Home » Fall Costa Rica Program Offers Students New Elective Courses and Longer Rural Practicum Experience

Fall Costa Rica Program Offers Students New Elective Courses and Longer Rural Practicum Experience

Fall Costa Rica Program Offers Students New Elective Courses and Longer Rural Practicum Experience April 6, 2013
Go to ACM Notes

Students on ACM’s Costa Rica: Language, Society, & the Environment program this fall will have new options in choosing elective courses, including one taught by a prominent Costa Rican writer, as well as an expanded practicum experience in which they immerse themselves in the daily life of a rural community outside the capital city of San José, where the program is centered.

Fall 2012 ACM Costa Rica programFall 2012 ACM Costa Rica program students, faculty, and staff at the ACM Center in San José.

Two of the new courses, one focused on health care and the other on education, will join Neotropical Biodiversity and Conservation, taught by Program Director Chris Vaughan, to give students a choice among three semester-length electives. Spanish is the language of instruction, as it is throughout the program’s curriculum.

“Public education, public health, and world-famous conservation are three topics that students are very interested in when they come to Costa Rica,’ Vaughan noted. The changes in the curriculum will provide a range of opportunities for students to explore those subjects, both in the classroom and during the rural practicum.

The two new courses offered in the fall are:

  • Comparative Health Care in Costa Rica:  The Socialized System, Traditional Medicine, and Alternative Medical Practices

Students will focus on the current practice and future possibilities of three main types of medical practice in Costa Rica – universal health care as part of the country’s system of social security, the traditional or natural medicine practiced in rural communities, and alternatives to Western medicine, particularly acupuncture and homeopathy.

  • Politics and Policies of Public Education in Costa Rica

The course will explore the context and development over time of Costa Rica’s education system, the present education policy of the Ministry of Public Education, and educational challenges the nation faces in the years ahead.

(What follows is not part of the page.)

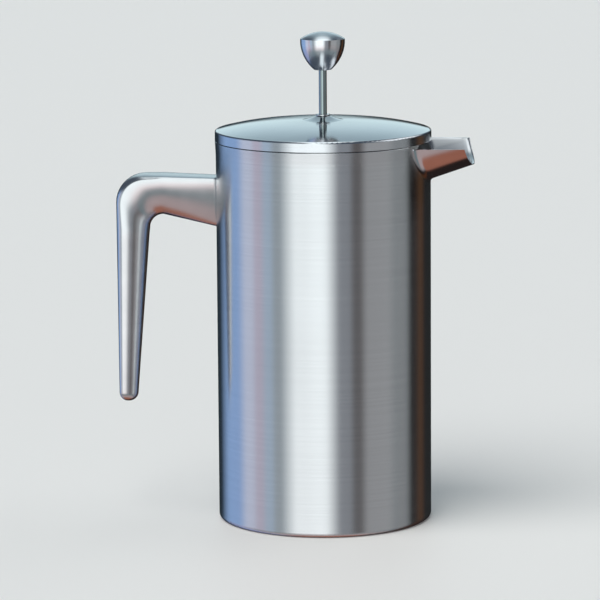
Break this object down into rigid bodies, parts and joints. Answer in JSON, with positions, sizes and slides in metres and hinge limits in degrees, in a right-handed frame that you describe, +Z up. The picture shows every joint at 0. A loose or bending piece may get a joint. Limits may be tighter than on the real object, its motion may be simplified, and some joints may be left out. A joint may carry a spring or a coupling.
{
  "type": "french press",
  "caption": "Straight cylindrical double-wall steel coffee press with a seven-shaped handle, a wide beak spout, a shallow domed lid and a rod plunger with a cup-shaped knob.",
  "frame": {"origin": "centre of the flat base, on the body's axis", "axes": "+Z up along the plunger rod, +X towards the spout, -X towards the handle"},
  "size_m": [0.1809, 0.1088, 0.247],
  "materials": {
    "brushed_shell": "brushed round the body",
    "vessel_steel": "satin",
    "spout_steel": "fine satin",
    "handle_steel": "satin cast",
    "lid_steel": "polished top, brushed band",
    "inner_steel": "satin pressed",
    "fitting_steel": "turned and polished",
    "rod_steel": "polished rod",
    "knob_steel": "turned and polished",
    "wire_steel": "bright wire",
    "seal_silicone": "matte silicone"
  },
  "bodies": {
    "vessel": {"outer_shell": "brushed_shell", "inner_vessel": "vessel_steel", "base_plate": "vessel_steel", "spout": "spout_steel", "handle": "handle_steel"},
    "seal": {"lid_gasket": "seal_silicone"},
    "lid": {"lid_cap": "lid_steel", "lid_plate": "inner_steel", "lid_skirt": "inner_steel", "pour_strainer": "inner_steel", "rod_bush": "fitting_steel", "bush_nut": "fitting_steel"},
    "plunger": {"plunger_rod": "rod_steel", "knob": "knob_steel", "rod_collar": "fitting_steel", "plate_washer": "fitting_steel", "spiral_plate": "inner_steel", "edge_spring": "wire_steel", "coarse_screen": "inner_steel", "fine_mesh": "wire_steel", "cross_plate": "inner_steel", "hub_nut": "fitting_steel"}
  },
  "joints": [
    {"name": "lid_lift", "type": "slide", "parent": "vessel", "child": "seal", "axis": [0, 0, 1], "range_m": [0, 0.2]},
    {"name": "lid_turn", "type": "hinge", "parent": "seal", "child": "lid", "pos_m": [0, 0, 0.1925], "axis": [0, 0, 1], "continuous": true},
    {"name": "plunger_slide", "type": "slide", "parent": "lid", "child": "plunger", "axis": [0, 0, 1], "range_m": [-0.008, 0.142]}
  ]
}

Those three electives will be linked to the program’s popular rural practicum experience, when students fan out across Costa Rica to live with host families in small towns and engage in volunteer projects.

“The students love the rural stay,” said Vaughan. “They live with a family, speak Spanish, and get the cultural experience of being a member of a small Costa Rican community on their own, without their classmates.”

Rural staySt. Olaf College student Adam Johnson during his rural stay in the small coastal town of Tárcoles.

Beginning with the 2013 program, the rural stay will be expanded from three to four weeks to enrich its experiential and academic components. Along with their volunteer projects, students will work on assignments and write a report or essay related to the topic of their elective course in the environment, health care, or education.

For example, students taking the education elective might be placed in elementary or secondary schools to teach English as a second language, independently interview local residents to learn about the education system in the local community, and write a report about their findings to present to the rest of the students when they all return to San José.

The other new course this fall, addressing connections between environmental issues and literature, will be one of the three Spanish language electives offered to students during the latter part of the semester.

  • Approaching Latin American Environmental Issues through Literature

Led by renowned Costa Rican writer and activist Ana Cristina Rossi, students will read a variety of literary forms – a short novel, essays, and short stories – and grapple with environmental issues and solutions through presentations, discussions, and writing.

The other language electives are Latin American Rock in Spanish: Voices of Social Criticism, taught by ACM’s Spanish Language Coordinator Mario Morera, and Advanced Grammar & Composition in Spanish.

The program’s curriculum also includes Morera’s Introduction to Costa Rica course, which covers aspects of the nation’s culture and history and incorporates the rural practicum to give students a comparison to the urban experience of San José.

During the first five weeks of the semester, students take the intensive Spanish Grammar, Conversation, & Culture course, and throughout the program go on a variety of field trips, traveling through the country’s varied climatic zones and to both its Pacific and Caribbean coasts.

A direct enrollment option, taking courses alongside Costa Rican undergraduates at the Universidad de Costa Rica (UCR), is open to students with advanced levels of Spanish language proficiency.